Foreclosure law carefully lays out the rights and responsibilities of the mortgage lender and the home or apartment building owner, but pays virtually no attention to the renters who occupy many of those homes or apartments.  So:

  • Renters often have no idea that their landlord had fallen behind on mortgage payments and that their home is being foreclosed.  Many times they find out after the foreclosure sale has occurred and the bank or the new owner serves them with eviction papers.
  • Not knowing about the foreclosure, renters pay rent to the landlord after the foreclosure when the landlord no longer has any right to the rent.  Getting the money back from the former landlord is usually difficult if not impossible, and the it is often difficult to recover pre-paid security deposits.
  • Landlords sign leases with new renters when the landlords know about an upcoming foreclosure, but do not disclose it to the renter.  The term of the lease can extend beyond the anticipated foreclosure date, when the landlord knows he or she cannot perform under the lease after that time.

Some Solutions:

Both Congress and the Oregon legislature reacted to this problem relatively quickly, with both passing legislation in 2009 to provide the following protections for tenants:

The Federal Response: The Protecting Tenants at Foreclosure Act of 2009

  • Gives a minimum of 90 days notice before most tenants would be required to move out, that 90 days starting no sooner than the date of the foreclosure sale.
  • Tenants who have leases of a specific length of term are permitted to finish out the term; the exception is if the person who purchased the home at the foreclosure sale intends to live in the home as that person’s primary residence, in which case the tenant is entitled to the same 90 day notice above, instead of to the end of the term.
  • To receive these rights the tenant cannot be the same person who has lost the property to foreclosure, or a member of that person’s family.
  • Unless extended, this law will expire after Dec. 31, 2012; a bill introduced in the last session of Congress to remove this “sunset clause” did not pass.

The Oregon Response:  2009 Senate Bill 952 and House Bill 3004:

  • Written notice of a pending foreclosure now needs to be sent to anyone living in a rental, that is, the notice must be “addressed clearly to any person who occupies the property and who is or might be a tenant.”
  • If the tenant has a “fixed-term lease,” he or she must contact the foreclosing “trustee” and provide “written evidence of your rental agreement,” at least 30 days before the proposed foreclosure sale to get the remaining benefits of the new law.  If the tenant has no “fixed-term lease,” and can’t come up with a written rental agreement, the tenant can give other indirect written evidence of a rental agreement, such as rent receipts or cancelled checks.
  • Assuming this evidence of a tenant relationship has been established, if the tenant has a “fixed-term lease,” the new owner has to give the tenant 60-days notice to vacate the property.  If the tenant does NOT have a “fixed-term lease,” the new owner has to give the tenant only 30-days notice to vacate.
  • Once the tenant has learned about the upcoming foreclosure, the tenant can apply any pre-paid security deposits or “last month’s rent’ to the present rent as it becomes due to the landlord.  But the tenant must notify the landlord in writing of this intention at or before the time the next rent payment is due.
  • Landlords of all one-to-four unit properties being foreclosed upon must notify any NEW tenants of the pending foreclosure when they sign the rental agreement.  Or else the tenant can sue the landlord for twice the amount of any actual damages or the monthly rent, whichever is larger, plus recovery of any prepaid rent.
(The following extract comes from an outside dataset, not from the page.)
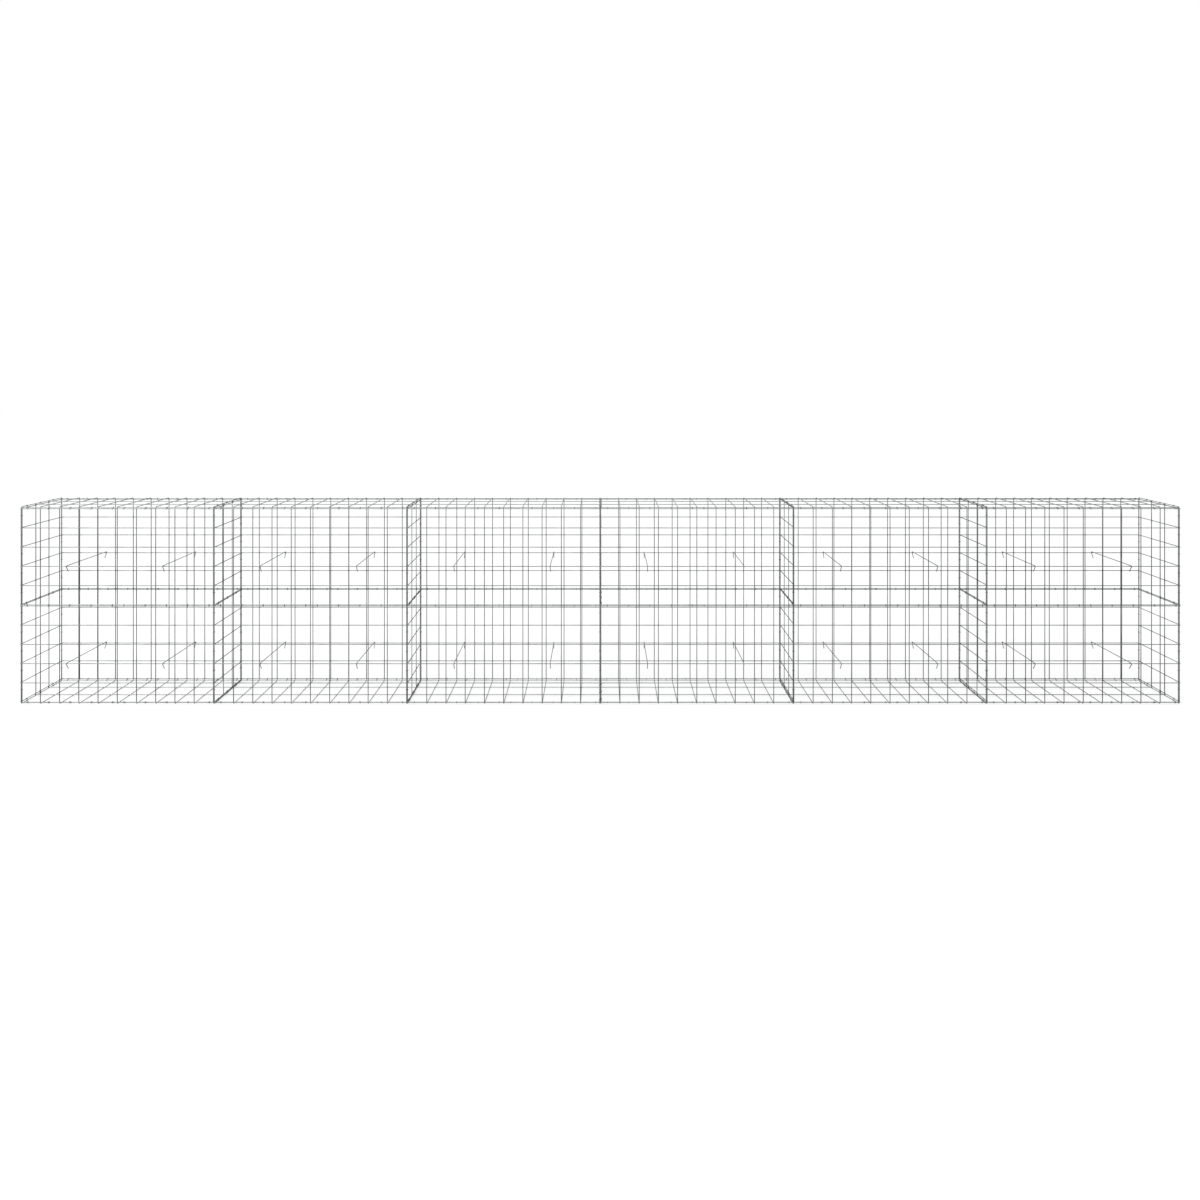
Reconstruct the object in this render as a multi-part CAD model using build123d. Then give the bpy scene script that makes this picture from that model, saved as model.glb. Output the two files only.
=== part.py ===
from build123d import *
import os

# Gabion wall: six empty baskets of welded steel mesh, standing in one straight run.
# Each bay has two rows of front and back panels, a base, a lid and hooked cross ties,
# and an end panel or a partition stands between the faces at each bay's edges.
# Wire rings lace the base and the lid to the ends and partitions, and the wall stands
# on the rings of its base.
# Sizes are in millimetres. X runs along the wall, -Y is the front, Z is up,
# and the origin is at the bottom centre of the wall.

# Driving sizes of the run
bay_count = 6
bay_length = 1000.0
row_count = 2
row_height = 503.0
face_spacing = 304.6

# Driving sizes of the welded mesh
wire = 4.0
mesh_size = 100.0
wire_stub = 0.3

# Clearances between panels that are laced together
bay_gap = 1.0
row_gap = 0.9
face_fit = 0.4
stack_fit = 0.3
end_inset = 4.0

# Driving sizes of a lacing ring, bent from thinner wire
ring_wire = 2.2
ring_fit = 0.3
ring_corner = 2.0
ring_start = 37.0

# Driving sizes of a cross tie, bent from the mesh's wire, and its place off a cell's middle
tie_wire = 4.0
tie_seat = 0.3
tie_shift = -7.0
tie_cells_below_top = 3
hook_reach = 11.5
hook_drop = 32.0
hook_return = 20.0
hook_bend = 3.5

# A wire runs this far past the axis of the last wire that it crosses
wire_end = wire / 2 + wire_stub

# Mesh along the wall: the cell nearest to the mesh size that divides a bay evenly
bay_mesh = bay_length - bay_gap - wire
cells_long = round(bay_mesh / mesh_size)
cell_long = bay_mesh / cells_long

# Mesh up the wall: each row's panel leaves room for its wire ends and those above it
row_mesh = row_height - row_gap - 2 * wire_end
cells_high = round(row_mesh / mesh_size)
cell_high = row_mesh / cells_high

# Mesh across the wall: ends, partitions, base and lid fit between the faces' uprights
face_y = face_spacing / 2
rail_y = face_y + wire
inner_reach = face_y - wire / 2 - face_fit
depth_mesh = 2 * (inner_reach - wire_end)
cells_deep = round(depth_mesh / mesh_size)
cell_deep = depth_mesh / cells_deep

# Heights: rings on the ground, the base's cross wires in them, its long wires on those
base_low = ring_wire + ring_fit
base_z = base_low + wire
first_rail_z = base_z + wire + stack_fit + wire_end
row_centres = [first_rail_z + row_mesh / 2 + row * row_height for row in range(row_count)]
top_rail_z = first_rail_z + (row_count - 1) * row_height + row_mesh
lid_z = top_rail_z + wire_end + stack_fit + wire
lid_high = lid_z + wire

# Places along the wall
wall_length = bay_count * bay_length
bay_centres = [(bay + 0.5) * bay_length - wall_length / 2 for bay in range(bay_count)]
seam_places = [seam * bay_length - wall_length / 2 for seam in range(1, bay_count)]
end_x = wall_length / 2 - end_inset

# What the rings at each seam go round, from the lowest X to the highest
edge_wire_side = bay_gap / 2 + wire
rail_side = 1.5 * wire
end_reach = (wall_length / 2 - edge_wire_side, end_x + rail_side)
ring_reaches = [(x - edge_wire_side, x + max(edge_wire_side, rail_side)) for x in seam_places]
ring_reaches.insert(0, (-end_reach[1], -end_reach[0]))
ring_reaches.append(end_reach)
ring_rows = [ring_start - depth_mesh / 2 + row * cell_deep for row in range(cells_deep)]


def mesh_panel(columns, column_pitch, rows, row_pitch):
    """A flat welded mesh, centred: uprights under local Z = 0 and rails on top of them."""
    upright = Box(wire, rows * row_pitch + 2 * wire_end, wire)
    rail = Box(columns * column_pitch + 2 * wire_end, wire, wire)
    bars = []
    for column in range(columns + 1):
        across = (column - columns / 2) * column_pitch
        bars.append(Pos(across, 0, -wire / 2) * upright)
    for row in range(rows + 1):
        up = (row - rows / 2) * row_pitch
        bars.append(Pos(0, up, wire / 2) * rail)
    return bars[0].fuse(*bars[1:])


def cross_tie():
    """A wire that spans both faces, with each end bent down and back into the basket."""
    corner = rail_y + hook_reach
    tip = corner - hook_return
    path = FilletPolyline(
        (0, -tip, -hook_drop),
        (0, -corner, 0),
        (0, corner, 0),
        (0, tip, -hook_drop),
        radius=hook_bend,
    )
    section = Plane(origin=path @ 0, z_dir=path % 0) * Rectangle(tie_wire, tie_wire)
    return sweep(section, path=path)


def lacing_ring(width, height):
    """A closed ring that stands across local Y, round wires of this width and height."""
    hole = Rectangle(width + 2 * ring_fit, height + 2 * ring_fit)
    outline = Rectangle(width + 2 * (ring_fit + ring_wire), height + 2 * (ring_fit + ring_wire))
    outline = chamfer(outline.vertices(), ring_corner)
    return Plane.XZ.location * extrude(outline - hole, ring_wire / 2, both=True)


def seam_rings(low_z, high_z):
    """Rings across every seam of the base or the lid, one for each cell of its depth."""
    rings = []
    for low_x, high_x in ring_reaches:
        ring = lacing_ring(high_x - low_x, high_z - low_z)
        for y in ring_rows:
            rings.append(Pos((low_x + high_x) / 2, y, (low_z + high_z) / 2) * ring)
    return rings


def placed(panel, origin, x_dir, z_dir):
    """The panel with its rails on the side that z_dir points to."""
    return Plane(origin=origin, x_dir=x_dir, z_dir=z_dir).location * panel


def stacked(panel, x, y, x_dir, z_dir):
    """One panel for each row, one above the other."""
    return [placed(panel, (x, y, z), x_dir, z_dir) for z in row_centres]


def bay_ties(tie, x):
    """Two ties in each row of a bay, near the middle of a cell, over the same rail."""
    side_cell = cells_long // 4
    from_centre = (cells_long / 2 - side_cell - 0.5) * cell_long
    over_rail = row_mesh / 2 - tie_cells_below_top * cell_high
    lift = wire / 2 + tie_seat + tie_wire / 2
    ties = []
    for z in row_centres:
        for side in (-1, 1):
            ties.append(Pos(x + side * from_centre + tie_shift, 0, z + over_rail + lift) * tie)
    return ties


def save(name, solids):
    """Write one node of one or more solids that don't touch."""
    shape = solids[0] if len(solids) == 1 else Compound(children=solids)
    export_step(shape, f"parts/{name}.step")


face_mesh = mesh_panel(cells_long, cell_long, cells_high, cell_high)
cross_mesh = mesh_panel(cells_deep, cell_deep, cells_high, cell_high)
flat_mesh = mesh_panel(cells_deep, cell_deep, cells_long, cell_long)
tie_shape = cross_tie()

os.makedirs("parts", exist_ok=True)

# Each bay: front and back panels, base, lid and ties
weld_y = face_y + wire / 2
for number, bay_x in enumerate(bay_centres, start=1):
    save(f"front_panels_bay_{number}", stacked(face_mesh, bay_x, -weld_y, (1, 0, 0), (0, -1, 0)))
    save(f"back_panels_bay_{number}", stacked(face_mesh, bay_x, weld_y, (-1, 0, 0), (0, 1, 0)))
    save(f"base_panel_bay_{number}", [placed(flat_mesh, (bay_x, 0, base_z), (0, 1, 0), (0, 0, -1))])
    save(f"lid_panel_bay_{number}", [placed(flat_mesh, (bay_x, 0, lid_z), (0, 1, 0), (0, 0, 1))])
    save(f"cross_ties_bay_{number}", bay_ties(tie_shape, bay_x))

# A partition at each seam between two bays, with its rails on the right
for number, seam_x in enumerate(seam_places, start=1):
    save(f"partition_{number}", stacked(cross_mesh, seam_x + wire / 2, 0, (0, 1, 0), (1, 0, 0)))

# The two end panels, with their rails outside
weld_x = end_x + wire / 2
save("end_panels_left", stacked(cross_mesh, -weld_x, 0, (0, -1, 0), (-1, 0, 0)))
save("end_panels_right", stacked(cross_mesh, weld_x, 0, (0, 1, 0), (1, 0, 0)))

# Rings round the base's and the lid's cross wires and the nearest rail of each end or partition
save("base_rings", seam_rings(base_low, first_rail_z + wire / 2))
save("lid_rings", seam_rings(top_rail_z - wire / 2, lid_high))
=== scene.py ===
import math

import bpy
from bpy.props import FloatProperty, FloatVectorProperty, IntProperty
from mathutils import Matrix, Vector


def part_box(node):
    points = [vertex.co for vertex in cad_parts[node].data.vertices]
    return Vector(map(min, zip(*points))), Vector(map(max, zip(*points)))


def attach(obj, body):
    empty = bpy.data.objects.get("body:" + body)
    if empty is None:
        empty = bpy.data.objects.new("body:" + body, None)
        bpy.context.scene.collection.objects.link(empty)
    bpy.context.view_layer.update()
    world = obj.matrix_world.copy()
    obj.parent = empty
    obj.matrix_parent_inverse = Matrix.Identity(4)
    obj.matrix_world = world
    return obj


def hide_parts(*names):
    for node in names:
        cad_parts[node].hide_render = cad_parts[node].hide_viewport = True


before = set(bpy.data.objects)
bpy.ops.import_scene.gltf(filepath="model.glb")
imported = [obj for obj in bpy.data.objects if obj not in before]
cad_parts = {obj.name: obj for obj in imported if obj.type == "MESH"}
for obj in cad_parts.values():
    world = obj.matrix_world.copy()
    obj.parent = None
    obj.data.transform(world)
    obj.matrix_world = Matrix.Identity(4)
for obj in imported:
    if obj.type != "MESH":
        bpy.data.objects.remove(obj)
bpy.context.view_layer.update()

bl_info = {
    "name": "Gabion wall",
    "version": (1, 0, 0),
    "blender": (4, 5, 0),
    "location": "3D View > Sidebar > Gabion",
    "description": "Welded mesh panels, cross ties and lacing rings of an empty gabion wall",
    "category": "Add Mesh",
}

BAY_COUNT = 6
BAYS = range(1, BAY_COUNT + 1)
SEAMS = range(BAY_COUNT + 1)

# Sides and steps of the round shapes
ROD_SIDES = 12
BEAD_SIDES = 8
BEAD_RINGS = 5
TIE_SIDES = 10
TIE_BEND_STEPS = 7
RING_SECTIONS = 14
RING_SIDES = 6

# Small parts of a shape: how square to a rod its cut end is, the worn edge of that end in wire
# radii, the worn tip of a tie in wire thicknesses, a weld bead's waist and how it swells there
SQUARE_CUT = 0.99
ROD_WEAR = 0.28
TIP_WEAR = 0.14
BEAD_WAIST = 0.2
BEAD_SWELL = 1.08

# Points nearer than this are one, where a tie's two halves meet and then all over it
MIRROR_MERGE = 0.00005
POINT_MERGE = 0.00002
TIE_UV_CUBE = 0.05
SMOOTH_BELOW = math.radians(40)

# Painted light and shade: how light the mesh wire is painted at the foot and at the top of a
# panel's uprights and on its rails, where 0 is darkest and higher is lighter; the uprights are
# painted darker towards the foot, as under light from above
FACE_PAINTED_SHADE = (0.0, 0.9, 0.75)
PARTITION_PAINTED_SHADE = (0.75, 1.35, 0.40)
FLAT_PAINTED_SHADE = (1.1, 1.1, 1.1)
# The mark with no painted light or shade: above it the wire is painted lighter, below it darker
UNSHADED_MARK = 0.75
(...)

Note that these federal and Oregon laws overlap in some respects.  In many other areas of law where there is a conflict, federal law controls.  But here the federal law specifically provides that any state statutes which give tenants more protection in foreclosure are controlling over the parallel parts of the federal statute.  Also, since the federal law expires at the end of 2012 (unless it is extended), only the Oregon law will be in force after that.